**THE REQUEST:**
Repeat the listing in full, word for word.

**STORED DATA:**
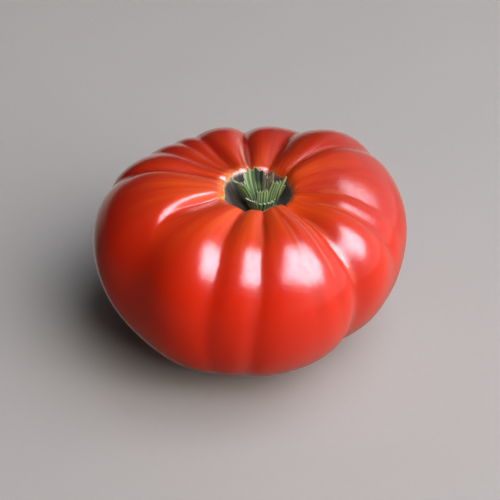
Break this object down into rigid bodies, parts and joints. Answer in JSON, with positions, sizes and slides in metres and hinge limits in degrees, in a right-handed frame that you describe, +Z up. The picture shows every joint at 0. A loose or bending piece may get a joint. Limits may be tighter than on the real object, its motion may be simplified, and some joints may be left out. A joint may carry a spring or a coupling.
{
  "type": "tomato",
  "caption": "Large ribbed beefsteak tomato, folded along deep creases into a stem cavity that holds its trimmed green calyx.",
  "frame": {"origin": "centre of the overall box in X and Y, on the plane the fruit rests on", "axes": "+Z up, -Y towards the side seen in the picture, +X to the picture's right"},
  "size_m": [0.1138, 0.109, 0.0697],
  "materials": {
    "fruit": "smooth waxy glossy skin",
    "calyx": "dull fibrous green, partly dried"
  },
  "bodies": {
    "root": {"fruit": "fruit", "calyx": "calyx"}
  },
  "joints": []
}
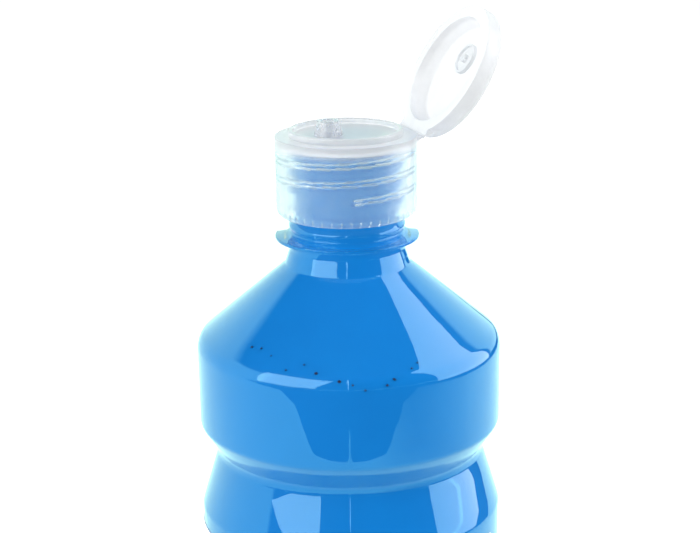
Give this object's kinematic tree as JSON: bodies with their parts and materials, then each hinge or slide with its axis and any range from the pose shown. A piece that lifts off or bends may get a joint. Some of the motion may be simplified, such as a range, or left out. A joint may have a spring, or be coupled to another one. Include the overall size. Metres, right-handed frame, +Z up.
{
  "type": "squeeze bottle of paint",
  "caption": "Clear waisted squeeze bottle of blue ready-mixed paint with a screw-on translucent flip-top closure, its lid open.",
  "frame": {"origin": "centre of the base, on the surface the bottle stands on", "axes": "+Z up the bottle's axis, +X towards the closure's hinge"},
  "size_m": [0.0737, 0.0734, 0.2322],
  "materials": {
    "clear_pet": "clear glossy blown plastic",
    "blue_paint": "wet opaque paint",
    "label_film": "printed gloss label",
    "foam_liner": "white foam sheet",
    "natural_pp": "translucent natural moulded plastic",
    "clear_pp": "clear moulded plastic"
  },
  "bodies": {
    "bottle": {"bottle": "clear_pet", "paint": "blue_paint", "label": "label_film"},
    "washer": {"neck_washer": "foam_liner"},
    "closure": {"closure_base": "natural_pp", "spout": "clear_pp", "hinge_film": "natural_pp"},
    "lid": {"lid": "natural_pp", "lid_plug": "natural_pp"}
  },
  "joints": [
    {"name": "washer_lift", "type": "slide", "parent": "bottle", "child": "washer", "axis": [0, 0, 1], "range_m": [0, 0.00847]},
    {"name": "closure_turn", "type": "hinge", "parent": "washer", "child": "closure", "pos_m": [0, 0, 0.185], "axis": [0, 0, 1], "range_deg": [0, 720]},
    {"name": "lid_hinge", "type": "hinge", "parent": "closure", "child": "lid", "pos_m": [0.0165, 0, 0.2038], "axis": [0, 1, 0], "range_deg": [-120.5, 45]}
  ],
  "couplings": [
    {"joint": "washer_lift", "follows": "closure_turn", "m_per_rad": 0.00067376}
  ]
}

**WORKED SOLUTION:**
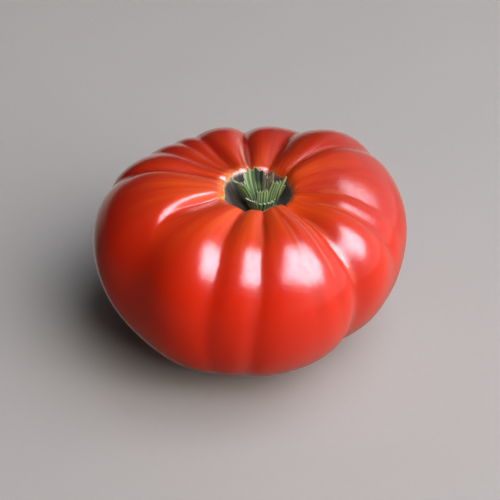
Break this object down into rigid bodies, parts and joints. Answer in JSON, with positions, sizes and slides in metres and hinge limits in degrees, in a right-handed frame that you describe, +Z up. The picture shows every joint at 0. A loose or bending piece may get a joint. Limits may be tighter than on the real object, its motion may be simplified, and some joints may be left out. A joint may carry a spring or a coupling.
{
  "type": "tomato",
  "caption": "Large ribbed beefsteak tomato, folded along deep creases into a stem cavity that holds its trimmed green calyx.",
  "frame": {"origin": "centre of the overall box in X and Y, on the plane the fruit rests on", "axes": "+Z up, -Y towards the side seen in the picture, +X to the picture's right"},
  "size_m": [0.1138, 0.109, 0.0697],
  "materials": {
    "fruit": "smooth waxy glossy skin",
    "calyx": "dull fibrous green, partly dried"
  },
  "bodies": {
    "root": {"fruit": "fruit", "calyx": "calyx"}
  },
  "joints": []
}
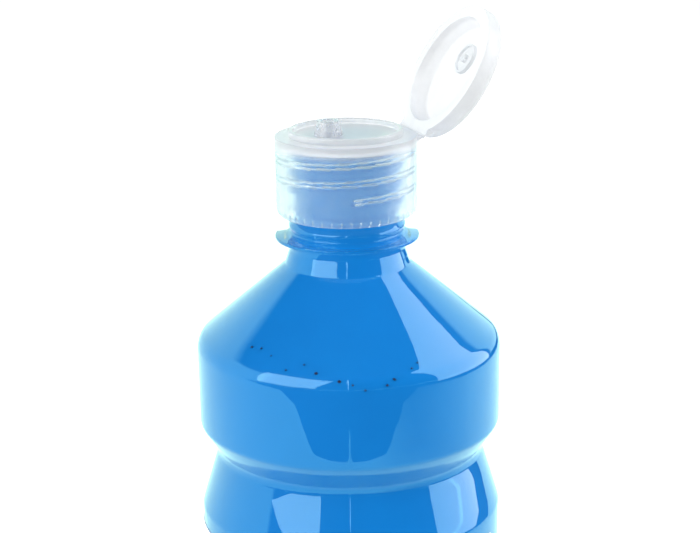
Give this object's kinematic tree as JSON: bodies with their parts and materials, then each hinge or slide with its axis and any range from the pose shown. A piece that lifts off or bends may get a joint. Some of the motion may be simplified, such as a range, or left out. A joint may have a spring, or be coupled to another one. Include the overall size. Metres, right-handed frame, +Z up.
{
  "type": "squeeze bottle of paint",
  "caption": "Clear waisted squeeze bottle of blue ready-mixed paint with a screw-on translucent flip-top closure, its lid open.",
  "frame": {"origin": "centre of the base, on the surface the bottle stands on", "axes": "+Z up the bottle's axis, +X towards the closure's hinge"},
  "size_m": [0.0737, 0.0734, 0.2322],
  "materials": {
    "clear_pet": "clear glossy blown plastic",
    "blue_paint": "wet opaque paint",
    "label_film": "printed gloss label",
    "foam_liner": "white foam sheet",
    "natural_pp": "translucent natural moulded plastic",
    "clear_pp": "clear moulded plastic"
  },
  "bodies": {
    "bottle": {"bottle": "clear_pet", "paint": "blue_paint", "label": "label_film"},
    "washer": {"neck_washer": "foam_liner"},
    "closure": {"closure_base": "natural_pp", "spout": "clear_pp", "hinge_film": "natural_pp"},
    "lid": {"lid": "natural_pp", "lid_plug": "natural_pp"}
  },
  "joints": [
    {"name": "washer_lift", "type": "slide", "parent": "bottle", "child": "washer", "axis": [0, 0, 1], "range_m": [0, 0.00847]},
    {"name": "closure_turn", "type": "hinge", "parent": "washer", "child": "closure", "pos_m": [0, 0, 0.185], "axis": [0, 0, 1], "range_deg": [0, 720]},
    {"name": "lid_hinge", "type": "hinge", "parent": "closure", "child": "lid", "pos_m": [0.0165, 0, 0.2038], "axis": [0, 1, 0], "range_deg": [-120.5, 45]}
  ],
  "couplings": [
    {"joint": "washer_lift", "follows": "closure_turn", "m_per_rad": 0.00067376}
  ]
}